The exercise: Reproduce each line exactly, including spacing and punctuation.
— begin Information provided —
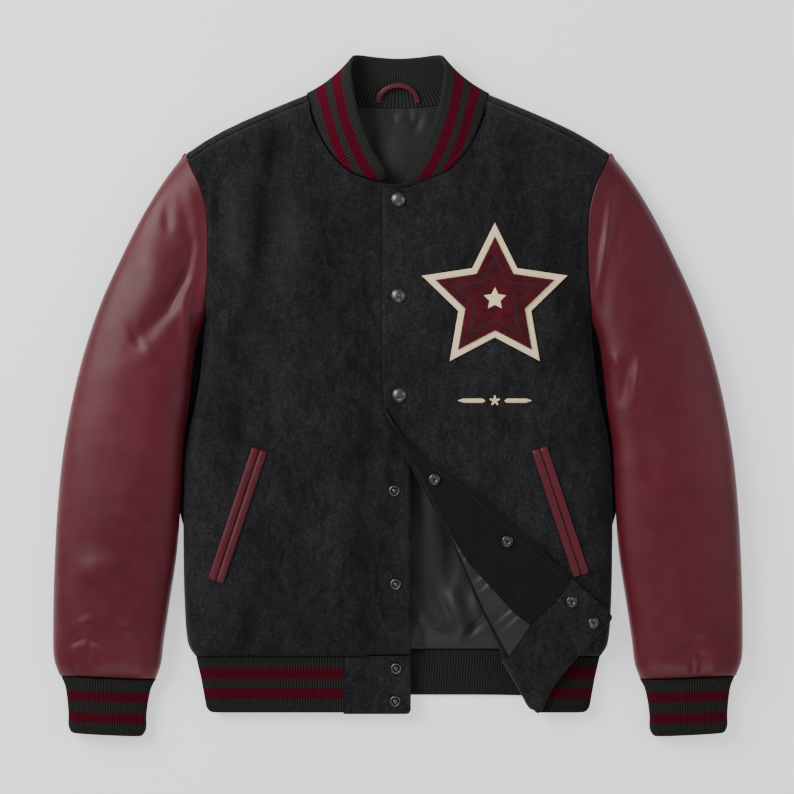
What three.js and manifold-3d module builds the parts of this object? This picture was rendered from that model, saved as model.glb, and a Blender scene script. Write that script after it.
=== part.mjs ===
// A varsity jacket laid flat with its front up: wool body, leather sleeves, ribbed collar, cuffs and hem.
// The wearer's left front is fastened by three snaps, and its lower corner is turned back over itself.
// Millimetres. +X runs to the right of the laid garment, +Y to the collar, and +Z up from the surface.
import * as THREE from 'three';
import { mergeVertices } from 'three/addons/utils/BufferGeometryUtils.js';
import Module from 'manifold-3d';

const wasm = await Module();
wasm.setup();

// Cloth thicknesses
const WOOL = 3;
const LEATHER = 1.8;
const KNIT = 4;
const LINING = 1;
const FACING = 1.6;
const SEAM_GAP = 0.3;
const LYING_GAP = 0.5;

// Heights above the surface
const SIDE_SEAM_Z = 12;
const BODY_TOP_Z = 34;
const PLACKET_DIP = 5;
const PLACKET_DIP_WIDTH = 70;
const EDGE_ROUND = 46;
const UNDER_ROUND = 22;
const HEM_TOP_Z = 18;
const HEM_FALL = 1.5;
const HEM_SIDE_Z = 11;
const BLOUSE_ROUND = 38;
const SLEEVE_RISE = 34;
const CUFF_TOP_Z = 25;
const CUFF_END_Z = 22;

// Places on the laid garment
const HEM_SEAM_Y = -286;
const HEM_EDGE_Y = -349;
const BACK_HEM_SEAM_Y = -281;
const BACK_HEM_EDGE_Y = -331;
const BACK_HEM_CORNER_DROP = 14;
const UNDERLAP_X = 14.3;
const OVERLAP_X = -17;
const UNDERLAP_DROP = 4;
const SHOULDER_TURN = 9;

// Ribs of the knit
const RIB_PITCH = 3;
const RIB_RISE = 0.35;

// Colours
const CHARCOAL = 0x2b2b2e;
const KNIT_GREY = 0x363a37;
const MAROON = 0x5e2630;
const DEEP_MAROON = 0x4d0a18;
const CREAM = 0xe6d3b0;
const SATIN = 0x303034;
const STEEL = 0x77777a;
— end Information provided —
Finished exercise:
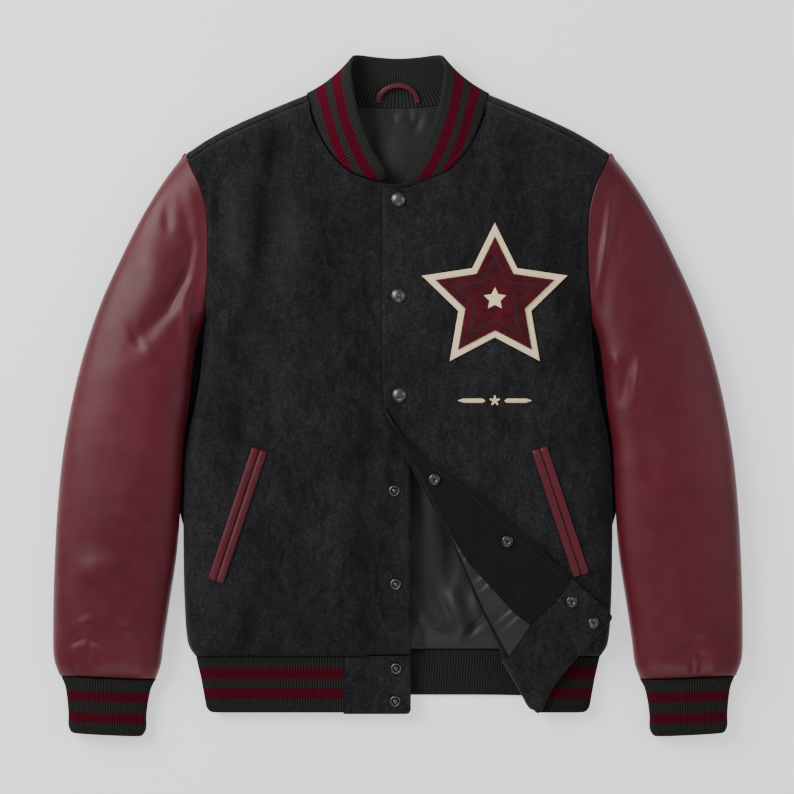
What three.js and manifold-3d module builds the parts of this object? This picture was rendered from that model, saved as model.glb, and a Blender scene script. Write that script after it.
=== part.mjs ===
// A varsity jacket laid flat with its front up: wool body, leather sleeves, ribbed collar, cuffs and hem.
// The wearer's left front is fastened by three snaps, and its lower corner is turned back over itself.
// Millimetres. +X runs to the right of the laid garment, +Y to the collar, and +Z up from the surface.
import * as THREE from 'three';
import { mergeVertices } from 'three/addons/utils/BufferGeometryUtils.js';
import Module from 'manifold-3d';

const wasm = await Module();
wasm.setup();

// Cloth thicknesses
const WOOL = 3;
const LEATHER = 1.8;
const KNIT = 4;
const LINING = 1;
const FACING = 1.6;
const SEAM_GAP = 0.3;
const LYING_GAP = 0.5;

// Heights above the surface
const SIDE_SEAM_Z = 12;
const BODY_TOP_Z = 34;
const PLACKET_DIP = 5;
const PLACKET_DIP_WIDTH = 70;
const EDGE_ROUND = 46;
const UNDER_ROUND = 22;
const HEM_TOP_Z = 18;
const HEM_FALL = 1.5;
const HEM_SIDE_Z = 11;
const BLOUSE_ROUND = 38;
const SLEEVE_RISE = 34;
const CUFF_TOP_Z = 25;
const CUFF_END_Z = 22;

// Places on the laid garment
const HEM_SEAM_Y = -286;
const HEM_EDGE_Y = -349;
const BACK_HEM_SEAM_Y = -281;
const BACK_HEM_EDGE_Y = -331;
const BACK_HEM_CORNER_DROP = 14;
const UNDERLAP_X = 14.3;
const OVERLAP_X = -17;
const UNDERLAP_DROP = 4;
const SHOULDER_TURN = 9;

// Ribs of the knit
const RIB_PITCH = 3;
const RIB_RISE = 0.35;

// Colours
const CHARCOAL = 0x2b2b2e;
const KNIT_GREY = 0x363a37;
const MAROON = 0x5e2630;
const DEEP_MAROON = 0x4d0a18;
const CREAM = 0xe6d3b0;
const SATIN = 0x303034;
const STEEL = 0x77777a;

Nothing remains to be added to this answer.